Overcoming Hands On Hurdle #7:

I’m not crafty/creative myself!

One word. Pinterest. You’ll find plenty of inspiration there to get your creative juices flowing.

But do remember that you don’t have to be overly creative, or an artist, to be seen as creative by your kids. Alissa, from Creative With Kids, believes that everyone is creative, and I agree. Creativity doesn’t just lie in art and craft projects. You can be creative in the kitchen, with organizing, and almost with anything else. Divulge into your creativity and find a way to enjoy it with your children.

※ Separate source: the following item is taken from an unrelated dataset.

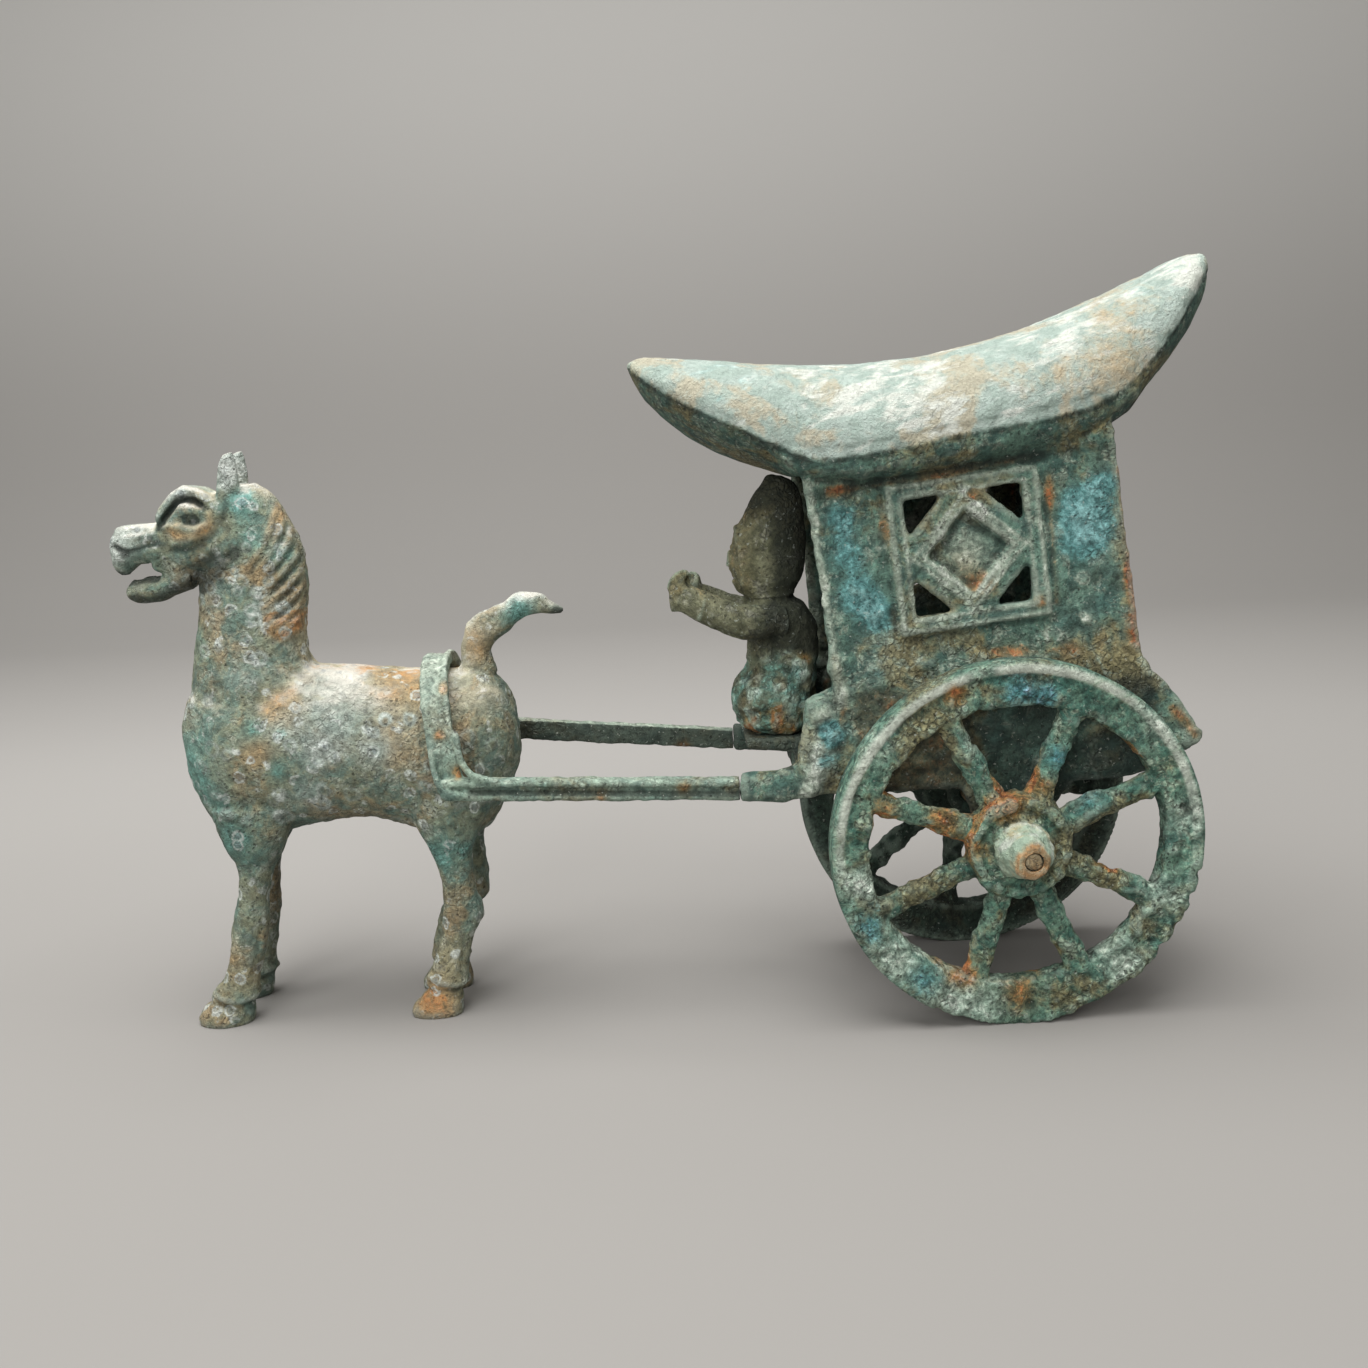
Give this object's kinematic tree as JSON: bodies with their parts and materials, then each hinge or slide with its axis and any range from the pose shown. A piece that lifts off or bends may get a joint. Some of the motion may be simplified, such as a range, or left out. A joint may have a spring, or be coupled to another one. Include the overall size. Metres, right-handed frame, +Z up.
{
  "type": "bronze horse and covered carriage",
  "caption": "Cast bronze ornament with green patina: a standing horse in shafts draws a covered carriage with a hooded driver and spoked wheels that turn.",
  "frame": {"origin": "middle of the base of the bounding box, on the surface that the hooves and wheels stand on", "axes": "+X towards the back of the carriage, so the horse looks along -X; +Y to the far side; +Z up"},
  "size_m": [0.3034, 0.1002, 0.203],
  "materials": {
    "horse_bronze": "matte grey-green patina with tan wear",
    "carriage_bronze": "matte pale green patina with blue crust and rust seams",
    "driver_bronze": "matte dark green patina",
    "shaft_bronze": "matte grey-green patina",
    "axle_bronze": "dull brown",
    "wheel_bronze": "pitted green patina with rust at the spoke roots",
    "far_wheel_bronze": "pitted dark green patina"
  },
  "bodies": {
    "chassis": {"horse": "horse_bronze", "carriage": "carriage_bronze", "driver": "driver_bronze", "shafts": "shaft_bronze", "axle": "axle_bronze"},
    "near_wheel": {"wheel_left": "wheel_bronze"},
    "far_wheel": {"wheel_right": "far_wheel_bronze"}
  },
  "joints": [
    {"name": "near_wheel_spin", "type": "hinge", "parent": "chassis", "child": "near_wheel", "pos_m": [0.0913, 0, 0.05], "axis": [-0.0419, 0.9991, 0], "continuous": true},
    {"name": "far_wheel_spin", "type": "hinge", "parent": "chassis", "child": "far_wheel", "pos_m": [0.0913, 0, 0.05], "axis": [-0.0419, 0.9991, 0], "continuous": true}
  ]
}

Most of the time, just by starting the activity or project itself with the kids, brings out my own creativity.

Overcoming Hands On Hurdle #8:

They’re not learning anything from it anyway…

I’m not a teacher. So most of the time I have no idea what my kids are learning… but believe me, they are learning.

Whether it’s a ‘learning’ activity, or not, they are learning.

Every single thing they do during playtime, or hands on projects, kids learn from it. It could be intentional learning that I planned for, like the ABCs, 123s, shapes, colors, etc. or it could just be learning to follow along step by step, or listening, or taking turns in a game, that just happens as they’re watching me or by doing an activity. Every little thing is a learning opportunity for them.

Overcoming Hands On Hurdle #9:

I’ve got a baby. It just doesn’t work.

A baby most generally sleeps. This is when I do our hands on activities the most.

If it doesn’t pan out that way [because a lot of times it doesn't], we try to incorporate George into the activity, if possible [not always possible], otherwise I set him up to do something ‘contained’ in his high chair. I do this if what Henry and I are working on will be destroyed in the event that George comes along.

When I do try to incorporate George into the activity, I try my best to make sure he has something to do. Whether it’s the same thing that Henry and I are doing, or if its something slightly different, but with the same ‘tools’ that we’re using. A lot of times, he likes to watch from the sidelines holding onto the same tools that we’re using, doing his own thing.

Become a Hands on Mom with your Kids

Overcoming Hands On Hurdle #10:

I’m so not organized enough to do this all the time! How do you do it?

Me neither. I’m not organized at all. Hey, I used to be. I used to be the geeky spreadsheet lady and would have all of this charted out weeks ahead of time. But kids happened. Organization has taken a huge back seat.

Most days I plan in the moment. Henry asks me to do an activity or an experiment and we figure something out together. I know that doesn’t always happen, especially when you’re first starting out. But I do keep a log of activities, crafts, art projects in the back of  my mind to do ‘someday’. Pinterest is great backup. Often, I’ll bring up my “Get the Kids Moving” board when its one of those days and we just need some distraction.

 

There’s my ten most common hurdles to being hands on with the kids.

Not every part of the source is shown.